Leider muss ich an dieser Stelle meine Aussagen von der Abkneipe revidieren, denn die politische Bildung der jungen Studenten zu fördern wäre richtig und wichtig, jedoch reicht es nicht, die Burschenschaften wieder zu einen. Mit dem Fall der Mauer und damit dem Erreichen der deutschen Einheit ist es nun an der Zeit ein neues einendes Ziel zu finden. Was bietet sich da heutzutage besser an, als die europäische Einigung!? Dies ist meiner Meinung nach der nächste logische Schritt, nach der deutschen Wiedervereinigung. Hier spreche ich jedoch nicht von einem Modell der Vereinigten Staaten Europas. Vielmehr stelle ich mir ein einiges Europa als Gemeinschaft freier Völker vor, indem die Kulturen der verschiedenen Nationen erhalten bleiben. Vor allem darf dieser undemokratische Weg der aktuell in der EU gelebt wird so nicht weitergehen. Man möge mich an dieser Stelle bitte nicht falsch verstehen. Ich bin ein großer Freund Europas und sehe die europäische Einigung als wichtig und richtig an. Jedoch müssen die Entscheidungen demokratisch legitimiert werden und das Prinzip der Subsidiarität auch eingehalten werden. Dies wäre in meinen Augen eine schöne und sinnvolle Aufgabe für uns Burschenschafter! Denn nicht umsonst heißt es in diesem schönen Lied: „und geht es um Europas Glück, stehen deutsche Burschen nicht zurück“

Damit möchte ich mich nun auch dem Ende nähern und hoffe, dass ich Sie und euch nicht allzu sehr gelangweilt habe. Vielleicht wird es ja auch noch die ein oder andere Diskussion dazu geben. Wäre ja schon fast langweilig, wenn nicht.
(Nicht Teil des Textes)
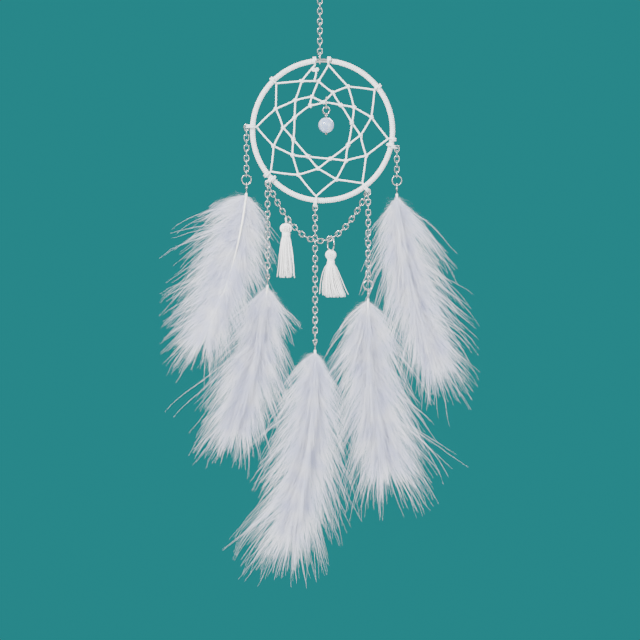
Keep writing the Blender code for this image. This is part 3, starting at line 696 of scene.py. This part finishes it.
def bead():
    centre = boxCentre("bead")
    eye = jointPlace("bead_sway") - Vector((0, 0, beadSettings["eye"]))
    wireLoopMesh = wireLoops("beadLink", [(boxCentre("bead_link"), Vector((0, 0, 1)), Vector((0, 1, 0)))],
                             *beadSettings["link"], beadSettings["wire"])
    finishPiece("beadLink", wireLoopMesh, silver, "bead_hanger", ["bead_link"])
    below = centre - Vector((0, 0, beadSettings["radius"] + beadSettings["pinEnd"]))
    pin = eyePin(eye, (0, 1, 0), beadSettings["eye"], beadSettings["wire"], below)
    tubePiece("beadPin", pin, silver, "bead", ["bead_pin"])
    heights = np.array((0.32, 0.3, 0.1, -0.12, -0.3, -0.34)) * mm
    head = tube([below + Vector((0, 0, float(h))) for h in heights],
                np.array((0.3, 0.62, 0.75, 0.72, 0.5, 0.2)) * mm, 14)
    tubePiece("beadPinEnd", [head], tarnish, "bead")
    radius, bore = beadSettings["radius"], beadSettings["bore"]
    mouth = math.asin(bore / radius)  # the outline runs down the outside and back up through the bore
    outline = [(radius * math.sin(a), radius * math.cos(a)) for a in np.linspace(mouth, math.pi - mouth, 30)]
    outline += [(0.92 * bore, -0.97 * radius), (0.9 * bore, 0.97 * radius)]
    around = 44
    points = [(centre.x + r * math.cos(2 * math.pi * j / around),
               centre.y + r * math.sin(2 * math.pi * j / around),
               centre.z + z) for r, z in outline for j in range(around)]
    faces = []
    for i in range(len(outline)):
        here, there = i * around, (i + 1) % len(outline) * around
        for j in range(around):
            k = (j + 1) % around
            faces.append((here + j, there + j, there + k, here + k))
    mesh = bpy.data.meshes.new("bead")
    mesh.from_pydata(points, [], faces)
    mesh.shade_smooth()
    finishPiece("bead", mesh, opal, "bead", ["bead"])
    print("bead done")


# feather strands

# reach: barb lengths in mm on the left and right, at five places from quill to tip;
# open: the barbs' angle to the shaft on each side, at the quill and at the tip
# the left feather differs: no down falls over its quill
strandUsual = {"quill": (0.6, 0.42, 0.1), "cover": 1.0, "forward": 0.1}
strands = {
    "left": {"layer": -5.7, "tip": (-26.5, -86.0), "bow": 5.0, "seed": 3, "depth": (6, 38),
             "quill": (0.62, 0.52, 0.12), "cover": 0.0, "forward": 1.9,
             "reach": ((32, 46, 42, 30, 22), (26, 34, 34, 28, 22)), "open": ((76, 38), (58, 50))},
    "right": {"layer": -5.7, "tip": (24.5, -99.0), "bow": -6.0, "seed": 5, "depth": (-24, 34),
              "reach": ((34, 44, 42, 34, 22), (38, 50, 46, 34, 22)), "open": ((40, 36), (50, 38))},
    "lower_left": {"layer": 5.7, "tip": (-19.5, -82.5), "bow": 3.0, "seed": 8, "depth": (-34, 24),
                   "reach": ((40, 54, 46, 34, 24), (32, 42, 38, 30, 24)), "open": ((48, 38), (46, 38))},
    "lower_right": {"layer": 5.7, "tip": (11.5, -98.0), "bow": -4.0, "seed": 13, "depth": (-34, 24),
                    "reach": ((38, 52, 48, 36, 26), (42, 60, 54, 38, 26)), "open": ((50, 36), (46, 42))},
    "centre": {"layer": -5.7, "tip": (-16.5, -108.0), "bow": 5.0, "seed": 21, "depth": (-24, 34),
               "reach": ((38, 56, 54, 40, 24), (36, 50, 50, 36, 24)), "open": ((50, 38), (46, 34))},
}
featherSettings = {"ringRadius": 2.45 * mm, "wire": 0.33 * mm, "bend": 0.28 * mm, "pinEye": 0.95 * mm,
                   "pinWire": 0.27 * mm, "pinDrop": 5.2 * mm, "play": 0.15 * mm, "stations": 13, "drape": 0.2,
                   "halfDepth": 12.5 * mm, "outside": 13.2 * mm, "below": 16.5 * mm, "barb": 0.085 * mm}
# each feather is two coats: long barbs that end in fine points, and soft down that fills the core
coats = {
    "Plume": {"clumps": 190, "perClump": 2, "reach": (0.5, 1.12), "gather": 0.22, "cover": 0.15,
              "length": 4.2 * mm, "width": 0.09 * mm, "spacing": 0.27 * mm, "least": 0.12, "wave": 11},
    "Fluff": {"clumps": 150, "perClump": 4, "reach": (0.3, 0.72), "gather": 0.15, "cover": 0.3,
              "length": 5.4 * mm, "width": 0.08 * mm, "spacing": 0.27 * mm, "least": 0.5, "wave": 6},
}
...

Abschließend möchte ich auf unser 121. Gründungsfest vom 8. Bis 10. November aufmerksam machen, zu dem ich alle Anwesenden ganz herzlich einladen möchte. Ich würde mich freuen, den ein oder anderen zu diesem schönen Fest begrüßen zu dürfen.

Jetzt möchte ich euch nicht länger vom Trinken abhalten – In diesem Sinne trinke ich auf das Wohl Europas und der deutschen Burschenschaften, auf dass sie in Ewigkeit wachsen, blühen und gedeihen. Zum Wohl!